A lonely rock in the sea
Aug. 23rd, 2016 04:42 pm![[personal profile]](https://www.dreamwidth.org/img/silk/identity/user.png)
A book club I am theoretically still in read Tove Janssen's The Summer Book, and my library copy got in the day after the book club met. Great timing, library. Anyway, I was curious about it, and it was short, so I read it.
Tove Janssen is best known for her books about the Moomins, a family of adorable little troll creatures. I was big on the Moomins when I was little. I still adore them; I bought a copy of Finn Family Moomintroll in Swedish when I was in Stockholm, which meant that at one point I had three copies of Finn Family Moomintroll.
The Summer Book is all about humans but there's a distinct similarity of style, and hints of the same sense of humor, although The Summer Book is overall much less whimsical. Janssen apparently wrote it in a period of deep grief over the death of her mother, although this is not explicitly covered at any point in the book.
The main character is a little girl called Sophia, and the other main character is her grandmother, who lives on a tiny remote island way out in the Gulf of Finland, where Sophia and her father spend their summers. The book is structured like a bunch of unrelated vignettes, so while I'm fairly certain all the stories are supposed to take place in the same summer, it's not 100% clear that that's really the case.
The book overall does not have a plot, and some of the vignettes sort of do and some of them sort of don't. I'm not usually huge on litfic that has no plot, but these are just charming and melancholy enough to pull it off. They are often sort of wild and sad and mundane all at the same time, and they illustrate a lot about being very young and about being very old, with everyone in the middle sort of off in the distance being distracted by doing things, which is probably about right. There is a blink-and-you-miss it reference to the fact that Sophia and her father are here at her grandmother's house this summer because her mother recently died, which lends some extra weight to some of the volatile conversations Sophia has with her grandmother about God and angels and other sorts of Big Questions that Sophia is too young to understand and the grandmother is too old to pretend to.
Sophia is very much a young child in all the most awkward and embarrassing and real ways that you forget about when you grow up unless any of it turns into stories that your family torments you with for years, but reading this book brings some of it back. (I'm specifically thinking of The Phase Where You Can't Handle Small Animal Death, which I used to think was just me, but apparently if it's not everybody it's at least not just me.) It's pretty annoying to read, but that is not a criticism. I haven't been old yet so I can't be embarrassed by the grandmother; I think she's pretty awesome, actually.
The book is very short, only 150 pages, and while I'm sure there are many things to be said about it, I sort of feel like if I try to say too many of them it will ruin it.
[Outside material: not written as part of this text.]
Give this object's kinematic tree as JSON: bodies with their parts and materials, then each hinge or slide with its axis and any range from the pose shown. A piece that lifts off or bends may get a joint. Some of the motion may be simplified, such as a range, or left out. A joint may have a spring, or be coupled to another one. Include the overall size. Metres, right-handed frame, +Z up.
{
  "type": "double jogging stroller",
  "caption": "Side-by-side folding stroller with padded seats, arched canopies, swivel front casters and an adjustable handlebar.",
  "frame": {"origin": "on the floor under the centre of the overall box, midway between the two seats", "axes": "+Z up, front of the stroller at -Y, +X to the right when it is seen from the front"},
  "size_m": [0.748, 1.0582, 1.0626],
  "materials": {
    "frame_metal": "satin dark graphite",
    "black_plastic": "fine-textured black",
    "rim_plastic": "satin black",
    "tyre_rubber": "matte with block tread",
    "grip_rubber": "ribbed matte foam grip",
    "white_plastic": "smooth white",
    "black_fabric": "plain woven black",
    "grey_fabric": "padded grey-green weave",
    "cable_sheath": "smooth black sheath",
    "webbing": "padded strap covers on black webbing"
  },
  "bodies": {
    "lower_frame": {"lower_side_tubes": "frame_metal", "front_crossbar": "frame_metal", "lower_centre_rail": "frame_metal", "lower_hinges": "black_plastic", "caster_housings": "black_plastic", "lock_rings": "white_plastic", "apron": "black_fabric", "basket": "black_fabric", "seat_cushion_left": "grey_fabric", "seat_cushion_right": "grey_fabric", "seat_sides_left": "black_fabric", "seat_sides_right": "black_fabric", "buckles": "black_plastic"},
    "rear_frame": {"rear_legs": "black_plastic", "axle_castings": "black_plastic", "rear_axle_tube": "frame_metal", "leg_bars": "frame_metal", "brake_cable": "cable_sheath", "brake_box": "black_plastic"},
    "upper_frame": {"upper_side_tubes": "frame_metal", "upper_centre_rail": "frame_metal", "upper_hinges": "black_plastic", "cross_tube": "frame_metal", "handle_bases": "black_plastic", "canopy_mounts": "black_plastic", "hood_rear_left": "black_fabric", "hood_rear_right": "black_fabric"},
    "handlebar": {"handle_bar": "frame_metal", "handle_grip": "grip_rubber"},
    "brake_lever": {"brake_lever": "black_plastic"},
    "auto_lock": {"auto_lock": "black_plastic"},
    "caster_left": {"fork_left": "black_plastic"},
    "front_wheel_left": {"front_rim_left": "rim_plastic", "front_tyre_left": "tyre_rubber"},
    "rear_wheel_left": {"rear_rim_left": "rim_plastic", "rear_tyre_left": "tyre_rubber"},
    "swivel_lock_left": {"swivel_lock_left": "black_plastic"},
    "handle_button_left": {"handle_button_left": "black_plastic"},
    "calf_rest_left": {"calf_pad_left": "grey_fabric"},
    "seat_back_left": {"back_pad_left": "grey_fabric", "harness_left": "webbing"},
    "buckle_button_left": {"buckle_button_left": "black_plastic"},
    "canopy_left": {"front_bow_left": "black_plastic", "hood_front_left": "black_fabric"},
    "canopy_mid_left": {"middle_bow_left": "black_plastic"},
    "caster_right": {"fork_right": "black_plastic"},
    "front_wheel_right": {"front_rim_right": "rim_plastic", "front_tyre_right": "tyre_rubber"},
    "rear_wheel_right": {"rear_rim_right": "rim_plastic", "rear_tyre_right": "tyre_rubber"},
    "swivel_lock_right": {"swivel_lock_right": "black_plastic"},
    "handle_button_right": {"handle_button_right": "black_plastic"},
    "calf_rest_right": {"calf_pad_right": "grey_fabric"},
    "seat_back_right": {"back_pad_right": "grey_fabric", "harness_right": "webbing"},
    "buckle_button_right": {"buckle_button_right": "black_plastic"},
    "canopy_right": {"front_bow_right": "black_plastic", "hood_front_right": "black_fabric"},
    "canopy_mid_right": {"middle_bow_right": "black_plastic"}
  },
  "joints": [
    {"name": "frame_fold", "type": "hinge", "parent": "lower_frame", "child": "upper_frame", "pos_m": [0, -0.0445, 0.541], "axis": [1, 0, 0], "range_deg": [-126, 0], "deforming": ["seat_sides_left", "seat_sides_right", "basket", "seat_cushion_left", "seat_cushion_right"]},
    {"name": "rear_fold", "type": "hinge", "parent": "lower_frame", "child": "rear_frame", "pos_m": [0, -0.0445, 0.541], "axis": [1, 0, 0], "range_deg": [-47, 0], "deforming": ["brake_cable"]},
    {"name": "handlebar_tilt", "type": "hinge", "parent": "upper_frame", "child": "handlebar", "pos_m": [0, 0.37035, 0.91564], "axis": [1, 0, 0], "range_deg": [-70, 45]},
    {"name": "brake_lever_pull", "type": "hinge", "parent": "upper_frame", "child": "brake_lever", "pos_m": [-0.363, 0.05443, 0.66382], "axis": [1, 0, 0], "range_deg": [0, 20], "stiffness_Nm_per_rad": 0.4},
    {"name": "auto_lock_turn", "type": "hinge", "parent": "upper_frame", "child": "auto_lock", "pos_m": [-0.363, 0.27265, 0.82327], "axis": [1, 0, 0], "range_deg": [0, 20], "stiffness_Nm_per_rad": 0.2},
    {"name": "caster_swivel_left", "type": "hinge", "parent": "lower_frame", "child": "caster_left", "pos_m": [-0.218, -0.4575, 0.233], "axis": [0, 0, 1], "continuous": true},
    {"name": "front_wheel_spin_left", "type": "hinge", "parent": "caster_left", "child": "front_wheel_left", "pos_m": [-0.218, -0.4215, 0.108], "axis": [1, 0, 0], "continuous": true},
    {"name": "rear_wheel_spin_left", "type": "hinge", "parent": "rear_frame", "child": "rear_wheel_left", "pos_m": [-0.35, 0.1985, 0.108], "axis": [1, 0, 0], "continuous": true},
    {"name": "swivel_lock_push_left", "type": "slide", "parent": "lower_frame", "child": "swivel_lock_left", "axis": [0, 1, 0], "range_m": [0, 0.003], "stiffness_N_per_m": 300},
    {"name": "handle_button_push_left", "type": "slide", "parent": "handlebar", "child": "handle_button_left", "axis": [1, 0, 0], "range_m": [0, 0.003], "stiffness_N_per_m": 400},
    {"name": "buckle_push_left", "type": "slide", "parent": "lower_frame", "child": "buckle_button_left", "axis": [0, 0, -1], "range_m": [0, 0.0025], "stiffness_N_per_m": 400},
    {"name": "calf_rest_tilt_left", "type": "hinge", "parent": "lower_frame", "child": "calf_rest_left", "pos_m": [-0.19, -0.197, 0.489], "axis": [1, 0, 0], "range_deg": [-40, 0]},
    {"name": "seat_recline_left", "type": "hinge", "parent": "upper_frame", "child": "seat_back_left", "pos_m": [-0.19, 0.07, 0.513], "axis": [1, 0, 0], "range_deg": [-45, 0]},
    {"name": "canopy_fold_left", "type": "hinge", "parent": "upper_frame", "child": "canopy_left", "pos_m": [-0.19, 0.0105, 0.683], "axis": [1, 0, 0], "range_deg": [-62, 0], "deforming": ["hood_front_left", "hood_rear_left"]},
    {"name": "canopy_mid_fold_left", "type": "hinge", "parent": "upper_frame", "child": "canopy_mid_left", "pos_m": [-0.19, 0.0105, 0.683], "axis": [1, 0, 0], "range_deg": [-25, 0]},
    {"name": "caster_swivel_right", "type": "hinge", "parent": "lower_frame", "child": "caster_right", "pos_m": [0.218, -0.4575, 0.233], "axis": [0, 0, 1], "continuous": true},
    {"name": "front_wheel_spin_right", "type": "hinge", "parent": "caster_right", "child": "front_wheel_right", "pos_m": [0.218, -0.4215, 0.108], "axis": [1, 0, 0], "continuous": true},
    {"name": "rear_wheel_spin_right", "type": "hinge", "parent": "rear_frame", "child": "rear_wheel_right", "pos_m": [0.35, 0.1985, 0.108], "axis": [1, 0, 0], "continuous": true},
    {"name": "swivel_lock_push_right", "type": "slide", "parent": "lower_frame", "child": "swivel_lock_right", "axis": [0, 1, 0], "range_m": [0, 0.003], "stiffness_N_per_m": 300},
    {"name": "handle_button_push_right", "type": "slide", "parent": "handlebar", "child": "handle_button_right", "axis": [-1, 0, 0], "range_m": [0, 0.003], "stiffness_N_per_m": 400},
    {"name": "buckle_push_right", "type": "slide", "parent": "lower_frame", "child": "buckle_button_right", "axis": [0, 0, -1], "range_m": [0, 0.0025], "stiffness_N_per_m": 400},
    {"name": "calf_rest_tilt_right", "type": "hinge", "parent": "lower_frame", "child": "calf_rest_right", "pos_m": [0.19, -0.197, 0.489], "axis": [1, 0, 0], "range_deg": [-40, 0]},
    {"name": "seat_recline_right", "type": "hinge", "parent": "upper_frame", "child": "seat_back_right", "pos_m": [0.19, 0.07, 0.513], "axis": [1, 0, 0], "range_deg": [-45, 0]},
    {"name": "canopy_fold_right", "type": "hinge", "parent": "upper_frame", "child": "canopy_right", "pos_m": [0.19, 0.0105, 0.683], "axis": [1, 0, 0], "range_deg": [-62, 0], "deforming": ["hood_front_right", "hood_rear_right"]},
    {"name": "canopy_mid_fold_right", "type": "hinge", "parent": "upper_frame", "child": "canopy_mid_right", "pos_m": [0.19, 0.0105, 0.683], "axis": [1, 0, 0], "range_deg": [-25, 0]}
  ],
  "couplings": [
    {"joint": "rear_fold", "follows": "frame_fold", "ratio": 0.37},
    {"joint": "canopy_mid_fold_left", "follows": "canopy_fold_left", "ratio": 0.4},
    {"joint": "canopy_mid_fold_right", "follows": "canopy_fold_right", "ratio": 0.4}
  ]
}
It's a very quiet, subtle sort of book and I do not tend to have quiet or subtle opinions/analyses.
Tove Janssen is best known for her books about the Moomins, a family of adorable little troll creatures. I was big on the Moomins when I was little. I still adore them; I bought a copy of Finn Family Moomintroll in Swedish when I was in Stockholm, which meant that at one point I had three copies of Finn Family Moomintroll.
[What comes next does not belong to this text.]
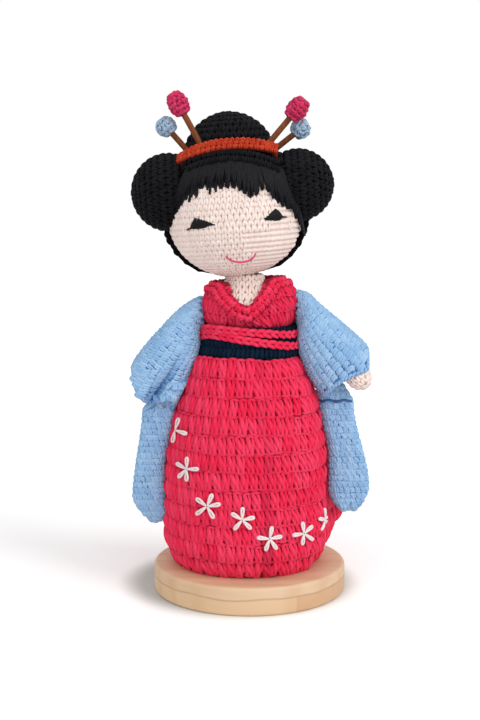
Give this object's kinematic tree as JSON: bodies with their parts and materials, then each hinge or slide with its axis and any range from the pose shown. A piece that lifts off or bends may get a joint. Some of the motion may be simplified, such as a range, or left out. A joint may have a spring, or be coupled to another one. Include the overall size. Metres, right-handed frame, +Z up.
{
  "type": "kimono doll",
  "caption": "Crocheted stuffed doll in a wrapped kimono with a dark sash, hair buns with bobble pins and long hanging sleeves, on a round wooden base; its head turns and its arms swing.",
  "frame": {"origin": "centre of the wooden base's underside", "axes": "+Z up; the doll faces -Y, so its own right side is towards -X and its left side towards +X"},
  "size_m": [0.1211, 0.1, 0.2563],
  "materials": {
    "pine": "sanded pine, edge glued, matt",
    "dowel_wood": "plain dowel",
    "stick_wood": "stained stick, satin",
    "skin_yarn": "crocheted cotton",
    "hair_yarn": "crocheted cotton and combed strands",
    "dress_yarn": "crocheted cotton",
    "sash_yarn": "crocheted cotton",
    "sleeve_yarn": "crocheted cotton",
    "band_yarn": "crocheted cotton",
    "pink_yarn": "crocheted cotton",
    "blue_yarn": "crocheted cotton"
  },
  "bodies": {
    "stand": {"base_disc": "pine", "post": "dowel_wood"},
    "doll": {"skirt": "dress_yarn", "body": "skin_yarn", "neck_dowel": "dowel_wood", "bodice": "dress_yarn", "collar": "dress_yarn", "obi": "sash_yarn", "obi_knot": "sash_yarn", "cord_upper": "dress_yarn", "cord_lower": "dress_yarn"},
    "head": {"head": "skin_yarn", "hair_cap": "hair_yarn", "fringe_right": "hair_yarn", "fringe_left": "hair_yarn", "hair_band": "band_yarn", "top_bun": "hair_yarn", "side_bun_right": "hair_yarn", "side_bun_left": "hair_yarn"},
    "pin_pink_right": {"pin_pink_right_stick": "stick_wood", "pin_pink_right_bobble": "pink_yarn"},
    "pin_blue_right": {"pin_blue_right_stick": "stick_wood", "pin_blue_right_bobble": "blue_yarn"},
    "pin_pink_left": {"pin_pink_left_stick": "stick_wood", "pin_pink_left_bobble": "pink_yarn"},
    "pin_blue_left": {"pin_blue_left_stick": "stick_wood", "pin_blue_left_bobble": "blue_yarn"},
    "arm_right": {"arm_right": "skin_yarn", "sleeve_right": "sleeve_yarn"},
    "arm_left": {"arm_left": "skin_yarn", "sleeve_left": "sleeve_yarn"},
    "drop_right": {"sleeve_drop_right": "sleeve_yarn"},
    "drop_left": {"sleeve_drop_left": "sleeve_yarn"}
  },
  "joints": [
    {"name": "doll_lift", "type": "slide", "parent": "stand", "child": "doll", "axis": [0, 0, 1], "range_m": [0, 0.09]},
    {"name": "head_turn", "type": "hinge", "parent": "doll", "child": "head", "pos_m": [-0.0025, 0, 0.1633], "axis": [0, 0, 1], "range_deg": [-20, 20]},
    {"name": "arm_right_swing", "type": "hinge", "parent": "doll", "child": "arm_right", "pos_m": [-0.0246, 0, 0.1477], "axis": [-1, 0, 0], "range_deg": [0, 70]},
    {"name": "arm_left_swing", "type": "hinge", "parent": "doll", "child": "arm_left", "pos_m": [0.0246, 0, 0.1493], "axis": [-1, 0, 0], "range_deg": [0, 70]},
    {"name": "drop_right_swing", "type": "hinge", "parent": "arm_right", "child": "drop_right", "pos_m": [-0.046, -0.006, 0.0983], "axis": [-1, 0, 0], "range_deg": [-35, 35]},
    {"name": "drop_left_swing", "type": "hinge", "parent": "arm_left", "child": "drop_left", "pos_m": [0.046, -0.0072, 0.1005], "axis": [-1, 0, 0], "range_deg": [0, 35]},
    {"name": "pink_right_pin_slide", "type": "slide", "parent": "head", "child": "pin_pink_right", "axis": [-0.4833, 0, 0.8755], "range_m": [0, 0.018]},
    {"name": "blue_right_pin_slide", "type": "slide", "parent": "head", "child": "pin_blue_right", "axis": [-0.6672, 0, 0.7448], "range_m": [0, 0.018]},
    {"name": "pink_left_pin_slide", "type": "slide", "parent": "head", "child": "pin_pink_left", "axis": [0.6432, 0, 0.7657], "range_m": [0, 0.018]},
    {"name": "blue_left_pin_slide", "type": "slide", "parent": "head", "child": "pin_blue_left", "axis": [0.7859, 0, 0.6184], "range_m": [0, 0.018]}
  ]
}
The Summer Book is all about humans but there's a distinct similarity of style, and hints of the same sense of humor, although The Summer Book is overall much less whimsical. Janssen apparently wrote it in a period of deep grief over the death of her mother, although this is not explicitly covered at any point in the book.
The main character is a little girl called Sophia, and the other main character is her grandmother, who lives on a tiny remote island way out in the Gulf of Finland, where Sophia and her father spend their summers. The book is structured like a bunch of unrelated vignettes, so while I'm fairly certain all the stories are supposed to take place in the same summer, it's not 100% clear that that's really the case.
The book overall does not have a plot, and some of the vignettes sort of do and some of them sort of don't. I'm not usually huge on litfic that has no plot, but these are just charming and melancholy enough to pull it off. They are often sort of wild and sad and mundane all at the same time, and they illustrate a lot about being very young and about being very old, with everyone in the middle sort of off in the distance being distracted by doing things, which is probably about right. There is a blink-and-you-miss it reference to the fact that Sophia and her father are here at her grandmother's house this summer because her mother recently died, which lends some extra weight to some of the volatile conversations Sophia has with her grandmother about God and angels and other sorts of Big Questions that Sophia is too young to understand and the grandmother is too old to pretend to.
Sophia is very much a young child in all the most awkward and embarrassing and real ways that you forget about when you grow up unless any of it turns into stories that your family torments you with for years, but reading this book brings some of it back. (I'm specifically thinking of The Phase Where You Can't Handle Small Animal Death, which I used to think was just me, but apparently if it's not everybody it's at least not just me.) It's pretty annoying to read, but that is not a criticism. I haven't been old yet so I can't be embarrassed by the grandmother; I think she's pretty awesome, actually.
The book is very short, only 150 pages, and while I'm sure there are many things to be said about it, I sort of feel like if I try to say too many of them it will ruin it. It's a very quiet, subtle sort of book and I do not tend to have quiet or subtle opinions/analyses.